La falta de reacción europea a este informe es ominosa y suicida. Y, desgraciadamente, no es ceguera lo que sufrimos, sino incapacidad. Francia y Alemania no se entienden para el liderazgo europeo que les corresponde y que necesitamos.
Durante el verano, la Comisión y el Consejo han desaparecido literalmente, ausentes Barroso, Van Rampuy y Ashton de toda presencia pública.
Bélgica y Holanda no pueden formar Gobierno, fracturada la primera por el separatismo flamenco y dividida la segunda en su sistema partidario, que hace depender su estabilidad de un partido islamofóbico y de su actitud ante el islam. El Eurobarómetro nos muestra que el espíritu europeo, la fe en Europa y en la necesidad de su construcción, languidece peligrosamente en los principales países que la fundaron. Viejos problemas nacionalistas asaltan la difícil convivencia de etnias en la Europa central desmembrada después de 1920 y, para ayudar, el Gobierno nacionalista húngaro promete una ley que devuelva esa nacionalidad a los más de tres millones de antiguos ciudadanos de aquel país del viejo imperio, reabriendo los conflictos interétnicos en sus países vecinos.

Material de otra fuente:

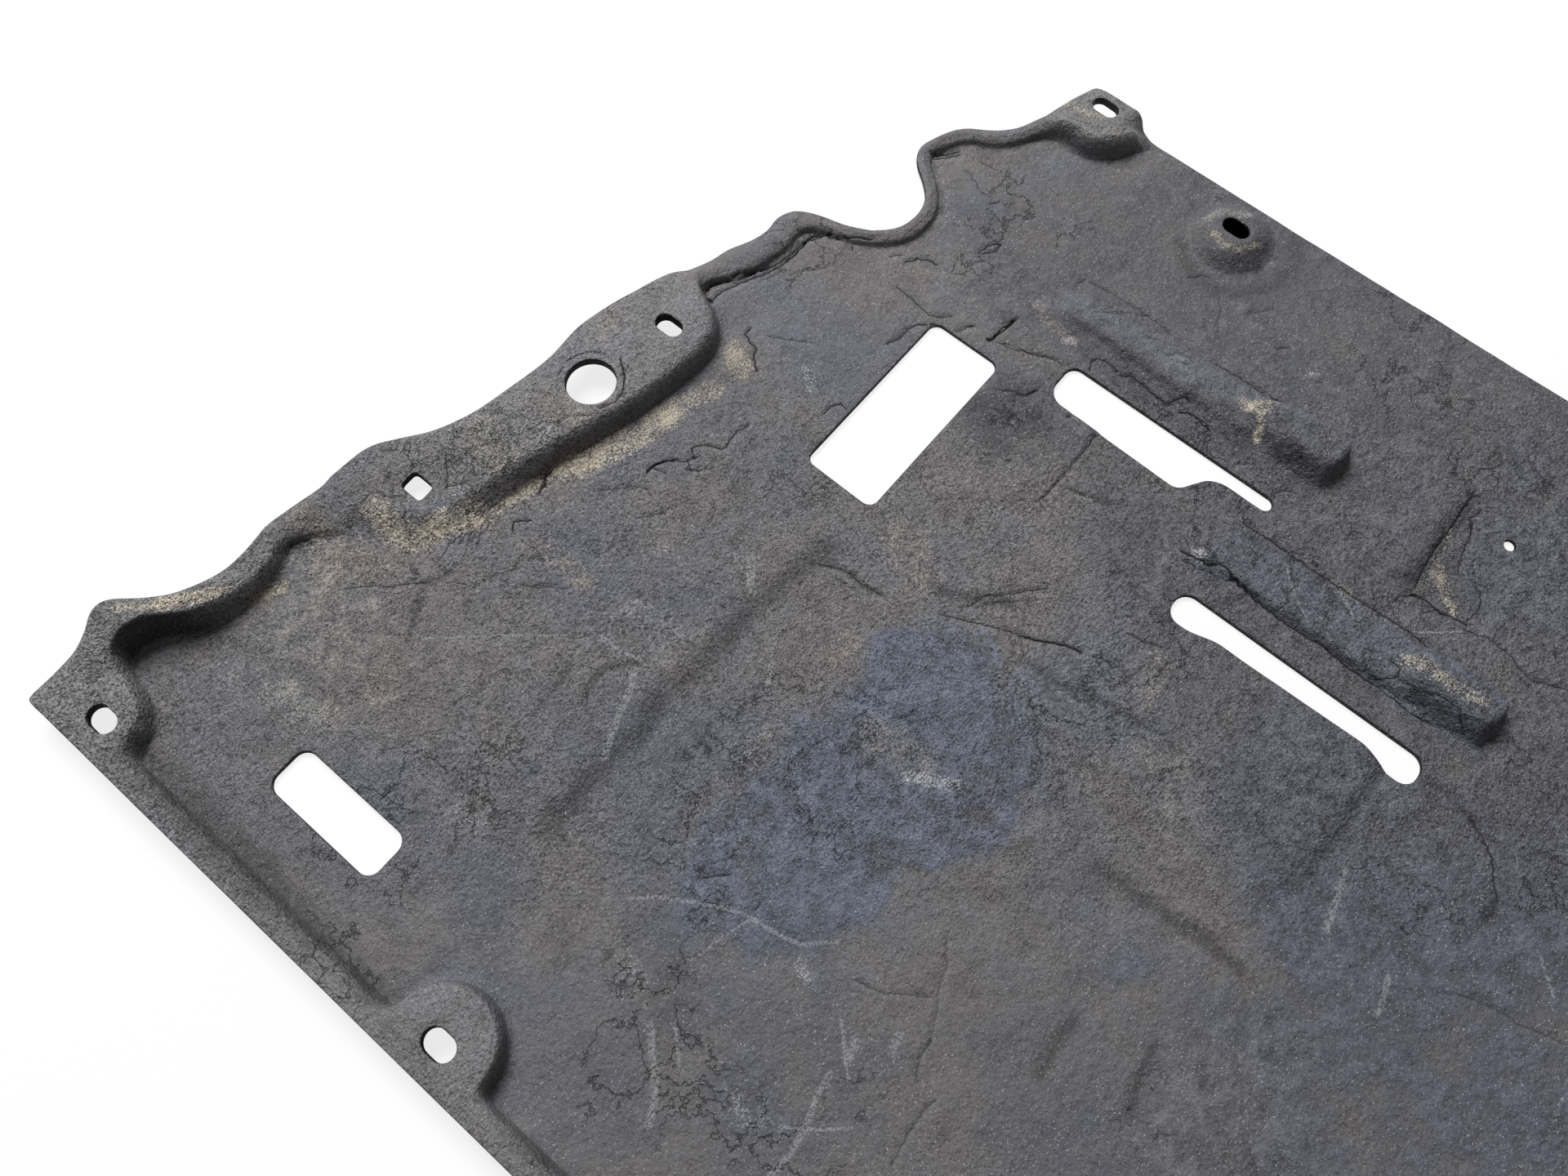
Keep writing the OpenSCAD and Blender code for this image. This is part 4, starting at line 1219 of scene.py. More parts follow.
# Sand and pale specks lying on this cover
DEPOSITS: tuple[Deposit, ...] = (
    Deposit(11.6, SAND, 0.7, ((-153.5, 385.5), (-155, 372.5), (-152, 359.5), (-141, 353))),
    Deposit(11.6, SAND, 0.9, ((-136.5, 353.5), (-123, 342.5), (-105, 341.5), (-84, 335))),
    Deposit(11.6, SAND, 0.55, ((-84, 335), (-60, 325), (-44.5, 315.5))),
    Deposit(17.4, TAN, 0.45, ((-181, 415), (-185, 393.5), (-180, 374.5))),
    Deposit(13, SAND, 0.66, ((-60.5, 324.5), (-40.5, 314), (-19.5, 306.5), (1, 303.5))),
    Deposit(11.6, SAND, 0.5, ((1, 303.5), (17, 299), (30, 294))),
    Deposit(11.6, SAND, 0.75, ((59, 303.5), (51, 291))),
    Deposit(17.4, TAN, 0.4, ((18, 374), (33, 371)), 19),
    Deposit(18.8, TAN, 0.4, ((-38.5, 368), (-34.5, 338.5), (-16.5, 328)), 19),
    Deposit(5.8, SAND, 0.2, ((240, 283), (220.5, 270), (220.5, 252))),
    Deposit(5.8, SAND, 0.22, ((256.5, 284.5), (264, 271.5))),
    Deposit(8.7, ROSE, 0.5, ((174, 253.5), (175, 249))),
    Deposit(8.7, ROSE, 0.5, ((84.5, 352), (88.5, 351)), 19),
    Deposit(7.2, TAN, 0.5, ((200.5, 181.5), (197, 167), (194.5, 152.5))),
    Deposit(4.3, CHALK, 0.9, ((193, 153.5), (194.5, 151))),
    Deposit(7.2, SAND, 0.9, ((231.5, 48), (232, 42.5), (232.5, 37.5)), 16),
    Deposit(3.6, SAND, 0.7, ((225, 38), (212.5, 30.5)), 12),
    Deposit(4.3, CHALK, 0.5, ((267, 32), (271, 27))),
    Deposit(7.2, TAN, 0.6, ((188.5, -90), (205.5, -92.5))),
    Deposit(5.8, SAND, 0.6, ((202.5, -94), (194, -104), (189, -111))),
    Deposit(3.6, SAND, 0.5, ((230, -85.5), (210.5, -88)), 5),
    Deposit(10.2, TAN, 0.35, ((157, -50), (159, -62.5))),
    Deposit(7.2, SAND, 0.6, ((150, -106.5), (149.5, -116), (149.5, -124.5)), 18),
    Deposit(7.2, SAND, 0.6, ((149.5, -132.5), (151, -141.5), (152.5, -149)), 18),
    Deposit(21.8, TAN, 0.6, ((24.5, 147), (16, 128.5))),
    Deposit(13, ROSE, 0.55, ((-38.5, 133), (-52.5, 131.5))),
    Deposit(14.5, TAN, 0.4, ((-124.5, 128.5), (-106, 129.5))),
    Deposit(17.4, TAN, 0.4, ((57, -4.5), (38, -12))),
    Deposit(17.4, TAN, 0.35, ((-73.5, 91), (-67.5, 63.5))),
    Deposit(5.8, CHALK, 0.45, ((-80, 62.5), (-66, 37.5))),
    Deposit(26.1, TAN, 0.35, ((-195.5, 380), (-174, 364))),
    Deposit(17.4, ROSE, 0.35, ((-210.5, 317), (-226.5, 308.5))),
    Deposit(11.6, TAN, 0.55, ((-111, 308.5), (-108, 282.5), (-109, 268))),
    Deposit(11.6, ROSE, 0.35, ((-62.5, 251.5), (-61.5, 247))),
    Deposit(15.9, PALE, 0.5, ((-263, 349.5), (-261, 335), (-254.5, 321))),
    Deposit(17.4, CHALK, 0.16, ((-106, 245), (-101, 227), (-103.5, 202))),
    Deposit(10.2, CHALK, 0.16, ((-126, 219.5), (-144, 207.5), (-161.5, 199))),
    Deposit(14.5, CHALK, 0.18, ((-248.5, 228.5), (-243.5, 214))),
    Deposit(14.5, CHALK, 0.15, ((-241, 285), (-238.5, 264.5))),
    Deposit(7.2, CHALK, 0.4, ((-46, 201), (-46.5, 199.5))),
    Deposit(5.8, SAND, 1, ((-269, 440), (-254, 430), (-234.5, 418.5), (-217.5, 410.5)), 29),
    Deposit(4.3, SAND, 0.7, ((-287.5, 456), (-271.5, 440.5), (-254, 430), (-228, 415.5)), 30),
    Deposit(3.5, SAND, 0.8, ((317, 129.5), (313.5, 120), (318, 109.5), (329, 103.5)), 15),
    Deposit(5.8, PALE, 0.7, ((321, 250), (328, 221.5), (349.5, 208)), 12),
    Deposit(5.8, PALE, 0.6, ((325, 141), (334.5, 134), (342.5, 120.5)), 15),
    Deposit(4.3, SAND, 0.6, ((344, 262.5), (344.5, 247), (347.5, 235)), 22),
    Deposit(8, DARK, 1, ((347, 86.5), (326.5, 78.5), (305, 81.5), (288.5, 94), (281, 110.5), (285, 128),
        (298, 142.5)), 5),
    Deposit(20.3, PALE, 0.55, ((-81.5, 377.5), (-85, 355)), 13),
    Deposit(7.2, CHALK, 0.5, ((-115, 404.5), (-113.5, 401.5)), 13),
    Deposit(5.8, CHALK, 0.6, ((-115.5, 365.5), (-113, 361.5)), 12),
    Deposit(8.7, CHALK, 0.35, ((76.5, 260.5), (69.5, 251))),
    Deposit(5.8, CHALK, 0.5, ((128.5, 19), (126.5, 13.5)), 6),
    Deposit(8.7, CHALK, 0.3, ((-243.5, 116), (-245.5, 103.5))),
    Deposit(7.2, CHALK, 0.3, ((-188, 47), (-194, 37))),
    Deposit(13, CHALK, 0.25, ((-255.5, 30), (-261.5, 12.5))),
    Deposit(11.6, PALE, 0.35, ((-348, 430), (-356.5, 398.5), (-359.5, 361.5)), 19),
    Deposit(11.6, CHALK, 0.3, ((-55.5, 360), (-53.5, 350.5)), 19),
    Deposit(5.8, DARK, 0.8, ((-330.5, 378), (-333.5, 337), (-334, 276), (-334, 201)), 8),
)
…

La extrema derecha o la derecha nacionalista se ha hecho demasiado presente en los Parlamentos europeos y para terminar, y para colmo, varios países europeos expulsan a los gitanos a Bulgaria y a Rumania. ¡Qué malo es eso de combatir a la ultraderecha asumiendo sus banderas!
Decía no hace mucho Jacques Delors, el añorado europeísta francés, que Europa, después de los bomberos (ante la crisis financiera), esperaba ahora a los arquitectos. Yo creo que los arquitectos ya nos han dibujado los planos de la Casa Europea y lo que verdaderamente necesitamos, lo que verdaderamente se echa en falta, son capataces, jefes de obra, líderes que nos pongan a trabajar en este edificio imprescindible que tenemos que construir sí o sí, para que nuestros hijos no vivan desguarnecidos o para que no se vayan a otra casa a buscar su futuro y su vida.
Ramón Jáuregui es diputado socialista en el Parlamento Europeo.